Question

The potential barrier, in the depletion layer, is due to:
(A) Electrons
(B) Holes
(C) Ions
(D) Forbidden band

Answer 1

We need to define a depletion layer. The depletion region is so named because it is formed from a conducting region by removal of all free charge carriers, leaving none to carry a current. State the carriers of change, which are depleted in the layer.

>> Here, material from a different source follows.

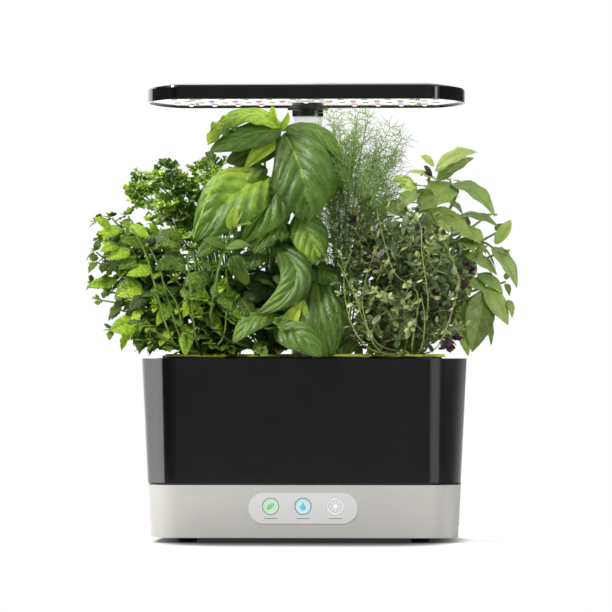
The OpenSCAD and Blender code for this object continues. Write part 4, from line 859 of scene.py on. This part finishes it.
def grow_mint():
    f, root = start("mint")
    for px, py, depth in MINT_TIPS:
        tip = seen(px, py, depth)
        path = f.stalk(shoot_path(foot(root, tip, 4, 12), tip, 0.3, 1.5), 1.3, 0.7, sides=4, tone=0.3)
        length = np.linalg.norm(tip - root)
        turn = rng.uniform(0, math.pi)
        # painted shade: the shoots further back draw from darker tones
        bright = rng.choice([0.12, 0.45, 0.5, 0.95]) if depth < -30 else rng.choice([0.05, 0.25, 0.8])
        for k, c, d in nodes_down(path, length, MINT_PITCH, max(2, int(length / 16)), 0.18):
            size = min(23.0, 11 + 6.0 * k) * rng.uniform(0.85, 1.15)
            for s in (0, math.pi):
                out = outward(d, turn + s + k * math.pi / 2, 0.55 if k == 0 else 0.2)
                if c[2] + out[2] * size < LEAF_FLOOR:
                    continue
                tone = bright if rng.random() < 0.7 else rng.uniform(0.1, 1.0)
                tone = (tone + rng.uniform(-0.12, 0.08), tone + rng.uniform(-0.05, 0.2))
                mint_leaf(f, c, out, size, tone, rng.uniform(0.0, 0.9))
        d = unit(path[-1] - path[-2])
        for k in range(4):
            mint_leaf(f, path[-1], outward(d, k * 1.57, 1.2), rng.uniform(6, 9), (0.8, 0.9), 0.0)

    def place(*row, **more):
        leaf_seen(f, MINT_FINE, *row, **more)

    # the single leaves that stand out along the left edge and over the rim
    place(117, 280, 86, 288, -44, -52, 17, (-0.2, -0.75, 0.65), (0.75, 0.85))
    place(141, 284, 115, 296, -56, -64, 24, (0.1, -0.85, 0.5), (0.75, 0.95), side_tone=-0.7)
    place(180, 290, 139, 297, -62, -70, 16, (0, -0.6, 0.8), (0.3, 0.3))
    place(138, 322, 109, 331, -58, -66, 21, (-0.1, -0.9, 0.4), (0.9, 1.0))
    place(150, 315, 121, 325, -56, -60, 16, (0, -0.5, 0.85), (0.3, 0.35))
    place(187, 328, 185, 357, -68, -74, 14, (0, -1, 0.2), (0.8, 0.95))
    place(181, 288, 208, 300, -66, -72, 20, (0.2, -0.8, 0.6), (0.55, 0.7))
    place(206, 291, 224, 306, -62, -70, 16, (0.3, -0.8, 0.4), (0.15, 0.2))
    place(226, 296, 243, 321, -64, -72, 18, (0.2, -0.9, 0.3), (0.55, 0.7))
    place(234, 268, 250, 284, -58, -62, 15, (0.3, -0.8, 0.5), (0.5, 0.6))
    for bx, by, tx, ty, width, tone in MINT_FRONT:
        place(bx, by, tx, ty, -60 - rng.uniform(0, 8), -68 - rng.uniform(0, 6), width,
              (rng.normal(0, 0.15), -0.8, 0.55), (tone - 0.1, tone + 0.08))
    place(181, 243, 158, 248, -46, -54, 13, (0, -0.7, 0.7), (0.35, 0.4))
    place(135, 232, 123, 222, -30, -34, 9, (-0.3, -0.7, 0.6), (0.9, 1.0))
    place(158, 233, 149, 224, -34, -38, 9, (-0.2, -0.7, 0.7), (0.85, 0.95))
    low_fill(f, root, (-130, -62, 156), (-58, 6, 178), 60, lambda c, out: mint_leaf(
        f, c, out, rng.uniform(11, 16), (0.15, rng.uniform(0.2, 0.9)), 0.2))
    front_stems(f, root, MINT_STEMS, -68, 6, (4, -8), 0.6, 1.0)
    mat = leaf_material(
        "leaf_mint", (0.014, 0.030, 0.002), (0.152, 0.272, 0.026), (0.56, 0.75, 0.04), (0.24, 0.36, 0.08),
        (0.45, 0.68, 0.03), veins=6, slant=0.45, rough=0.38, vein_gain=0.35, painted_light_patches=0.5, net=(8, 5, 0.24, 1.2),
        painted_crease_shade=0.10, relief=0.0004, specular=0.4)
    f.build("MintFoliage", "herb_mint", mat, "leaf_mint")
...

Complete step by step solution:
In semiconductor physics, the depletion region, also called depletion layer, depletion zone, junction region, space charge region or space charge layer, is an insulating region within a conductive, doped semiconductor material where the mobile charge carriers have been diffused away, or have been forced away by an electric field. The only elements left in the depletion region are ionized donor or acceptor impurities.
The depletion region is so named because it is formed from a conducting region by removal of all free charge carriers, leaving none to carry a current.
The depletion layer is the region at the junction of a diode which is devoid of ions. Therefore the potential barrier in the depletion layer is due to ions.
The correct answer is Option A.

Note:
Electrons and holes diffuse from regions of higher concentrations to regions of lower concentrations, until they are uniformly distributed.
By definition, the N-type semiconductor has an excess of free electrons (in the conduction band) compared to the P-type semiconductor, and the P-type has an excess of holes (in the valence band) compared to the N-type.
Therefore, when N-doped and P-doped semiconductors are placed together to form a junction, free electrons in the N-side conduction band migrate (diffuse) into the P-side conduction band, and holes in the P-side valence band migrate into the N-side valence band.
Following transfer, the diffused electrons come into contact with holes and are eliminated by recombination in the P-side. Likewise, the diffused holes are recombined with free electrons so eliminated in the N-side. The net result is that the diffused electrons and holes are gone. As a result, majority charge carriers (free electrons for the N-type semiconductor, and holes for the P-type semiconductor) are depleted in the region around the junction interface, so this region is called the depletion region or depletion zone.
Due to the majority charge carrier diffusion described above, the depletion region is charged; the N-side of it is positively charged and the P-side of it is negatively charged. This creates an electric field that provides a force opposing the charge diffusion. When the electric field is sufficiently strong to cease further diffusion of holes and electrons, the depletion region reaches equilibrium. Integrating the electric field across the depletion region determines what is called the built-in voltage (also called the junction voltage or barrier voltage or contact potential).